Network Analysis

Posted on 2007-07-23
Last Modified: 2010-03-05
I would like to run an analysis of the current bandwidth usage for a local school.  They are running alot of streaming video and have introduced Smartboards and Distance Learning(video conferencing).

I am concerned that we will run out of bandwidth and it will have a negative impact on the devices we are using.

Is there a good free or low cost program out there that will monitor the bandwidth usage for short and long periods of time, and then output that information in the form of a statistical report?
Question by:goeden
    LVL 25

    Accepted Solution

    depends on how your network is setup and the devices you have.  I swear by Ntop.  

    This can tell you what clients are using the network, how much bandwidth they are taking up, how long their sessions have been going on, what each protocol (configured by port monitoring) takes up, what servers are being communicated with, etc.

    Very nice tool.  The way I use it is I have a managed switch.  I mirror all the traffic of the port that the firewall is plugged into to the monitoring server.  I'm told you can use NetFlow as well, but I haven't used that route before so can't help if you need to use that method
    LVL 8

    Expert Comment

    modern network appliances make it really hard to get an idea of your total internal network capacity because non-blocking switching means that any node on the network can only see traffic that is sent to its ip range. You need to find the bottlenecks on your network, be that links between switches or internet bandwitdth or individual machines and measure at those specific points in the network.
    LVL 25

    Expert Comment

    I believe that's where NetFlow is suppose to come in, of course the network device must have that ability
    LVL 57

    Assisted Solution

    As Cyclops3590 has suggested, NTOP is great for this type of function.  If you have a device that supports NetFlow you don't have to do the port mirroring.  I have used NTOP with NetFlow (Cisco 6500's).  It basically "summirizes" the traffic and sends to NTOP which interperts it.  "Host A" sent/received X number of bytes over port 80/24555 to "Host B"/  You do not see every packet with NetFlow, just the summary.
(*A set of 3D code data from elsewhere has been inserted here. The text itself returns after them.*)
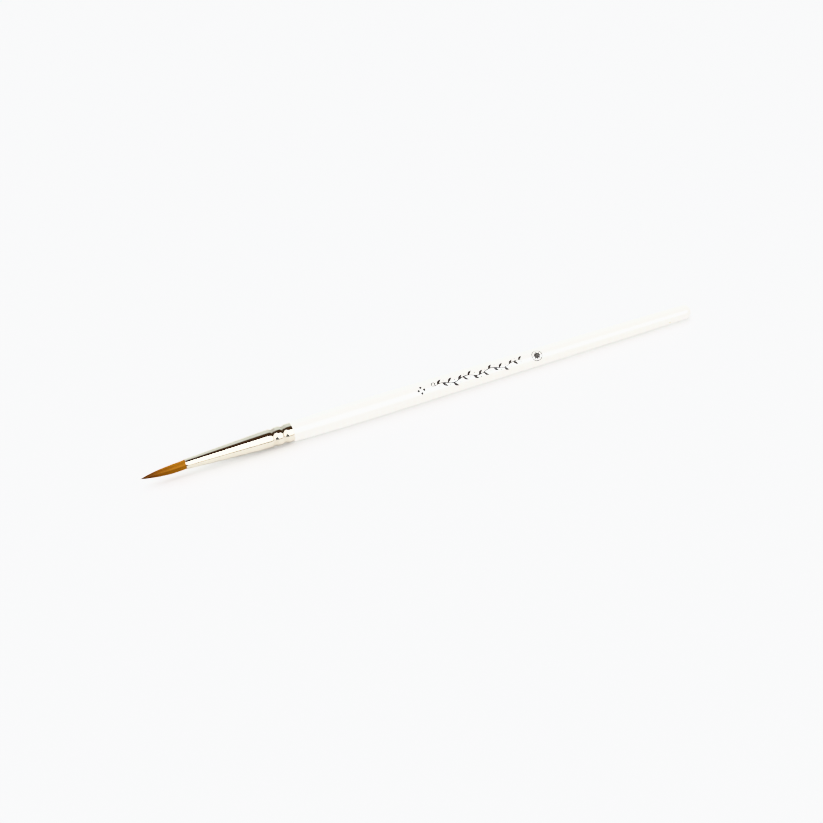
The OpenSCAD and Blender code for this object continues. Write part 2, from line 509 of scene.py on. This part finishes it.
def make_handle():
    """Lacquer coat, hollow where the wooden core is."""
    outside = smoothed(HANDLE_OUTLINE, HANDLE_STEP)
    handle = turned("lacquered_handle", outside + HANDLE_INSIDE[::-1], lacquer_material())
    round_edges(handle)
    return handle


def make_ferrule():
    """Plated tube with its two crimps, and a mark of how deep each place of them is."""
    outline = cad_paths("ferrule")[0]
    band_r = max(r for _, r in outline)
    wall = np.ptp([r for x, r in outline if abs(x - FERRULE_END_X) < ON_AXIS])
    crimp_x = min(x for x, r in outline if band_r - r < ON_AXIS)
    eased = relaxed(smoothed(outline, FERRULE_STEP), CRIMP_EASING, crimp_x + EASED_BAND)
    ferrule = turned("ferrule_shell", eased, nickel_material())
    depths = []
    for vertex in ferrule.data.vertices:
        x, y, z = vertex.co
        depth = band_r - math.hypot(y, z - AXIS_Z)
        depths.append(depth / wall if x > crimp_x else 0)
    set_attribute(ferrule, "groove", np.clip(depths, 0, 1))
    round_edges(ferrule)
    return ferrule


# ---------------------------------------------------------------- hair

def tuft_envelope():
    """Places and radii of the tuft's outside, from its tip into the mouth of the ferrule."""
    path = cad_paths("hair_tuft")[0]
    fullest = max(range(len(path)), key=lambda i: path[i][1])
    places, radii = np.array(path[:fullest + 1]).T
    inside = MOUTH_X + HAIR_INSIDE_MOUTH
    return np.append(places, inside), np.append(radii, radii[-1])


def share_along(x):
    """0 at the mouth of the ferrule, 1 at the tip of the hair."""
    return np.clip((MOUTH_X - x) / (MOUTH_X - TIP_X), 0, 1)


def droop(x):
    """How far the hair hangs below the axis, more towards its tip."""
    share = share_along(x)
    return HAIR_SAG * (1 - (1 - share) ** 5) + TIP_SAG * share ** 6


def make_hairs(surface):
    """Separate hairs laid along the outside of the tuft, each one a closed tapered tube."""
    random.seed(HAIR_SEED)
    places, radii = tuft_envelope()
    clumps = [random.random() for _ in range(HAIR_CLUMPS)]
    vertices = []
    faces = []
    alongs = []
    tones_and_shade = []
    for _ in range(HAIR_COUNT):
        angle = random.uniform(0, math.tau)
        depth = random.choice((0.0, 0.0, random.uniform(0, DEEPEST_HAIR)))
        reach = 1 - (1 - SHORTEST_HAIR) * random.random() ** 2.2
        wander = random.gauss(0, HAIR_WANDER)
        thickness = random.uniform(*HAIR_THICKNESS)
        clump = clumps[int(angle / math.tau * HAIR_CLUMPS)]
        # Hairs that lie deeper get a lower tone: painted shade on top of each hair's own random tone
        tone = min(1, max(0, 0.45 * clump + 0.55 * random.random() - 1.2 * depth))
        first = len(vertices)
        for i in range(HAIR_STATIONS):
            t = i / (HAIR_STATIONS - 1)
            x = places[-1] + (TIP_X - places[-1]) * reach * t
            thin = HAIR_TIP_RADIUS + (HAIR_RADIUS * thickness - HAIR_TIP_RADIUS) * (1 - t ** 2.5)
            r = max(0, float(np.interp(x, places, radii)) * (1 - depth) - thin)
            turn = angle + wander * t
            lowered = AXIS_Z - droop(x)
            for k in range(HAIR_SIDES):
                side = math.tau * k / HAIR_SIDES
                vertices.append((
                    x,
                    -r * math.cos(turn) - thin * math.cos(side),
                    lowered + r * math.sin(turn) + thin * math.sin(side),
                ))
            alongs += [share_along(x)] * HAIR_SIDES
            tones_and_shade += [tone] * HAIR_SIDES
        for i in range(HAIR_STATIONS - 1):
            here = first + i * HAIR_SIDES
            for k in range(HAIR_SIDES):
                beside = (k + 1) % HAIR_SIDES
                faces.append((
                    here + k, here + beside,
                    here + HAIR_SIDES + beside, here + HAIR_SIDES + k,
                ))
        last = first + (HAIR_STATIONS - 1) * HAIR_SIDES
        faces.append([first + k for k in reversed(range(HAIR_SIDES))])
        faces.append([last + k for k in range(HAIR_SIDES)])
    hairs = mesh_object("tuft_hairs", vertices, faces, surface)
    set_attribute(hairs, "along", alongs)
    set_attribute(hairs, "tone", tones_and_shade)
    return hairs


def make_hair_core(surface):
    """Packed hair under the outer hairs, painted darker as shade."""
    places, radii = tuft_envelope()
    outline = [(x, CORE_SHARE * r) for x, r in zip(places, radii)]
    outline[0] = (outline[0][0] + CORE_BEHIND_TIP, 0)
    outline.append((places[-1], 0))
    core = turned("tuft_core", outline, surface, sides=CORE_SIDES)
    for vertex in core.data.vertices:
        vertex.co.z -= droop(vertex.co.x)
    set_attribute(core, "along", [share_along(v.co.x) for v in core.data.vertices])
    # The core's low tone is painted shade
    set_attribute(core, "tone", [CORE_SHADE_TONE] * len(core.data.vertices))
    return core


# ---------------------------------------------------------------- print

class Print:
    """Thin closed strokes that follow the handle, drawn in a flat plan: along the brush, and around it."""

    across = 4

    def __init__(self, start_x, angle=PRINT_ANGLE):
        self.start_x = start_x
        self.angle = angle
        self.vertices = []
        self.faces = []

    def on_handle(self, along, up, lift):
        """Place of a point of the plan, that much above the lacquer."""
        x = self.start_x + along
        r = handle_radius(x)
        return around(x, r + lift, self.angle + up / r)

    def stroke(self, points, half_widths):
        """Closed ribbon along the points, with that half width at each of them."""
        points = np.array(points)
        ways = np.gradient(points, axis=0)
        ways /= np.hypot(*ways.T)[:, None]
        first = len(self.vertices)
        ring = 2 * (self.across + 1)
        for (along, up), (way_along, way_up), half in zip(points, ways, half_widths):
            offsets = [half * (2 * i / self.across - 1) for i in range(self.across + 1)]
            sides = [(along - way_up * s, up + way_along * s) for s in offsets]
            self.vertices += [self.on_handle(*side, PRINT_LIFT) for side in sides]
            self.vertices += [self.on_handle(*side, -PRINT_DEPTH) for side in reversed(sides)]
        for i in range(len(points) - 1):
            here = first + i * ring
            for k in range(ring):
                beside = (k + 1) % ring
                self.faces.append((here + k, here + ring + k, here + ring + beside, here + beside))
        last = first + (len(points) - 1) * ring
        self.faces.append([first + k for k in range(ring)])
        self.faces.append([last + k for k in reversed(range(ring))])

    def dot(self, along, up, radius, steps=12):
        """Round dot."""
        angles = [math.pi * (i + 0.15) / (steps + 0.3) for i in range(steps + 1)]
        self.stroke(
            [(along - radius * math.cos(a), up) for a in angles],
            [radius * math.sin(a) for a in angles],
        )

    def leaf(self, along, up, heading, length, half, curl=0.5, steps=14):
        """Leaf that starts at a point and curls as it grows."""
        points = [(along, up)]
        for i in range(steps):
            way = heading + curl * i / steps
            points.append((
                points[-1][0] + length / steps * math.cos(way),
                points[-1][1] + length / steps * math.sin(way),
            ))
        swell = [math.sin(math.pi * (i / steps) ** 0.8) for i in range(steps + 1)]
        self.stroke(points, [half * (0.06 + part) for part in swell])

    def spiral(self, along, up, start, turns, outer, inner, half, steps=40):
        """Curl that winds in from its outer end."""
        points = []
        for i in range(steps + 1):
            t = i / steps
            r = outer + (inner - outer) * t
            a = start + math.tau * turns * t
            points.append((along + r * math.cos(a), up + r * math.sin(a)))
        swell = [math.sin(math.pi * (0.1 + 0.85 * i / steps)) for i in range(steps + 1)]
        self.stroke(points, [half * (0.35 + 0.65 * part) for part in swell])

    def finished(self, name, surface):
        """Object that holds all the strokes."""
        return mesh_object(name, self.vertices, self.faces, surface)


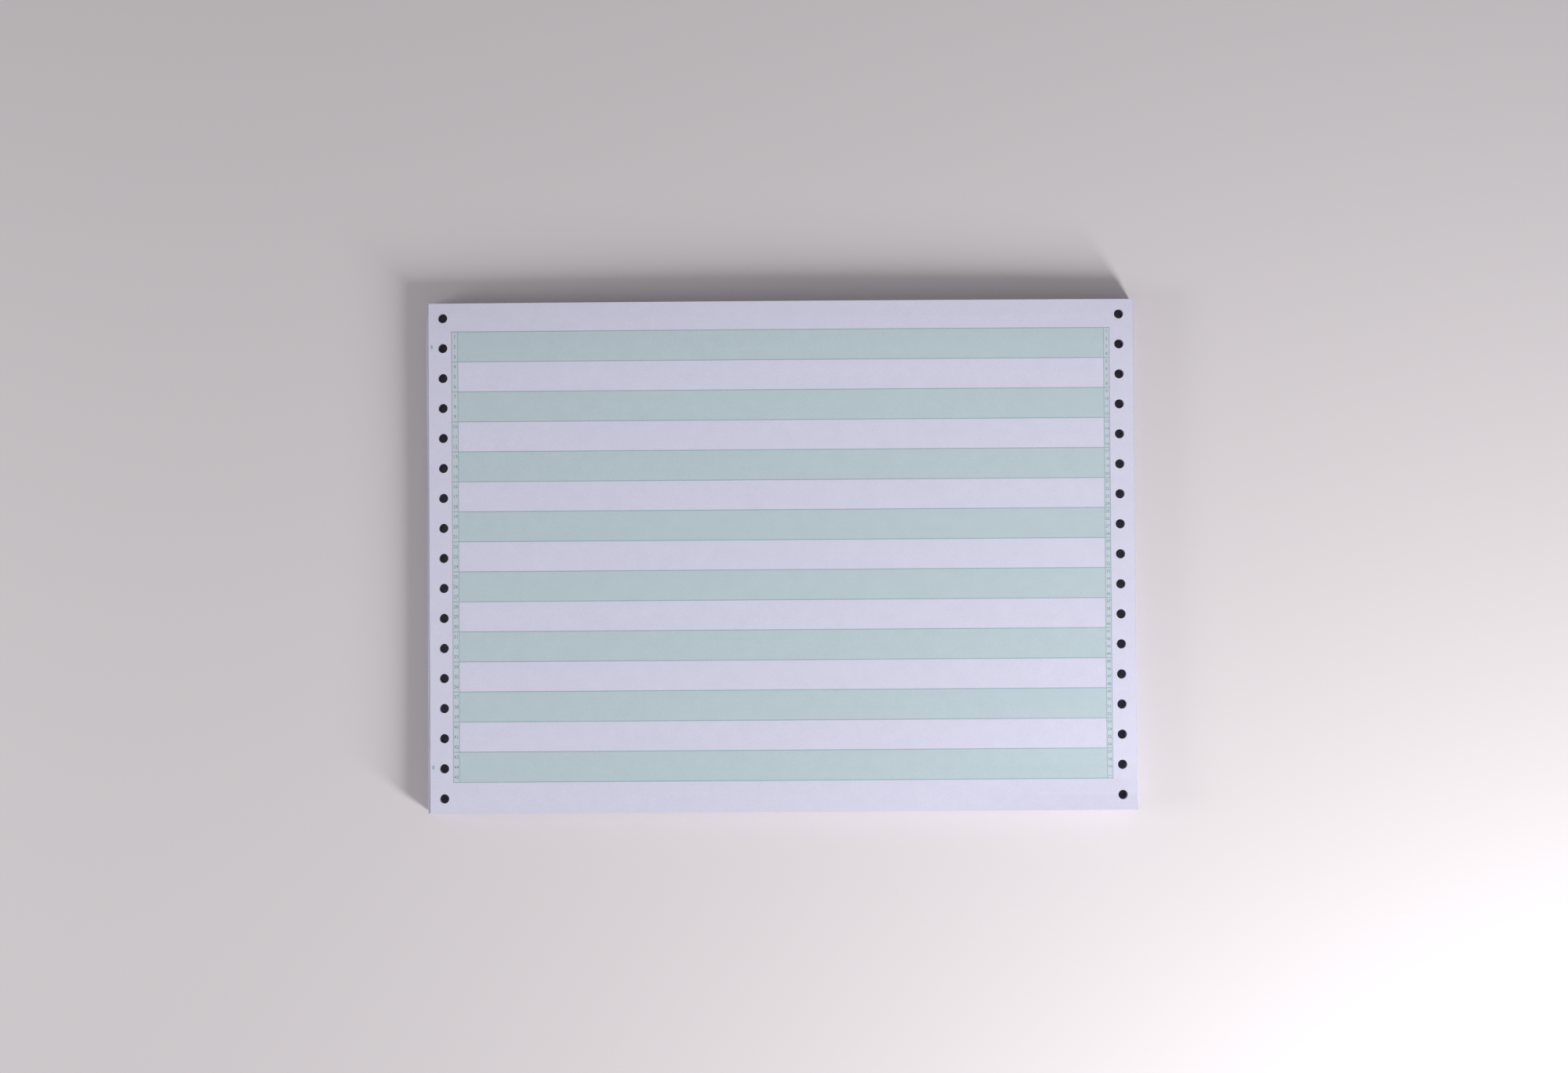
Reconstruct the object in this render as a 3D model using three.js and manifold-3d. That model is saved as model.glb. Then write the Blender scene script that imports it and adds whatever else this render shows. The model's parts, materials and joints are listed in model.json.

    If you do not have a device that support NetFlow, then you can do one of the following:

    1) Mirror ports that carry the traffic you want to want, requires managed switch.
    2) Connect the devices you want to monitor and the computer running NTOP to a HUB.  This is cheaper than getting a managed switch if you don't have one, but depending on the traffic could cause performance problems.  A hub will change duplex from full to half, which in high volume situtations can reduce performance.  By high volume I mean that you are pushing 100 Mbps Eithernet to 70 Mbps or higher.
    3) If you don't care about what type of traffic is accouting for the network traffic and your switch is managed, get MRTG and just do SNMP queries on the ports you are interested in.
    LVL 25

    Expert Comment

    giltrjr mentioning MRTG made me think of another piece of software: Nagios.
    what I do for my internet link is monitoring it with Nagios using ping monitoring.  RTT gets too large and I get a warning.  Look at MRTG to see which interface is getting maxed out at the time, then open up the appropriate Ntop instance to find the specific abusing host and see if their bandwidth usage is legit or not.  If not, then collect all data, kill session, and track down user to inform them the misuse has been logged with HR.
    Just saying what I do anyway.
    LVL 3

    Expert Comment

    Ntop is really a good software for this purpose.

    Author Comment

    I will test out these options and let you know what works for me.  Thanks for the help.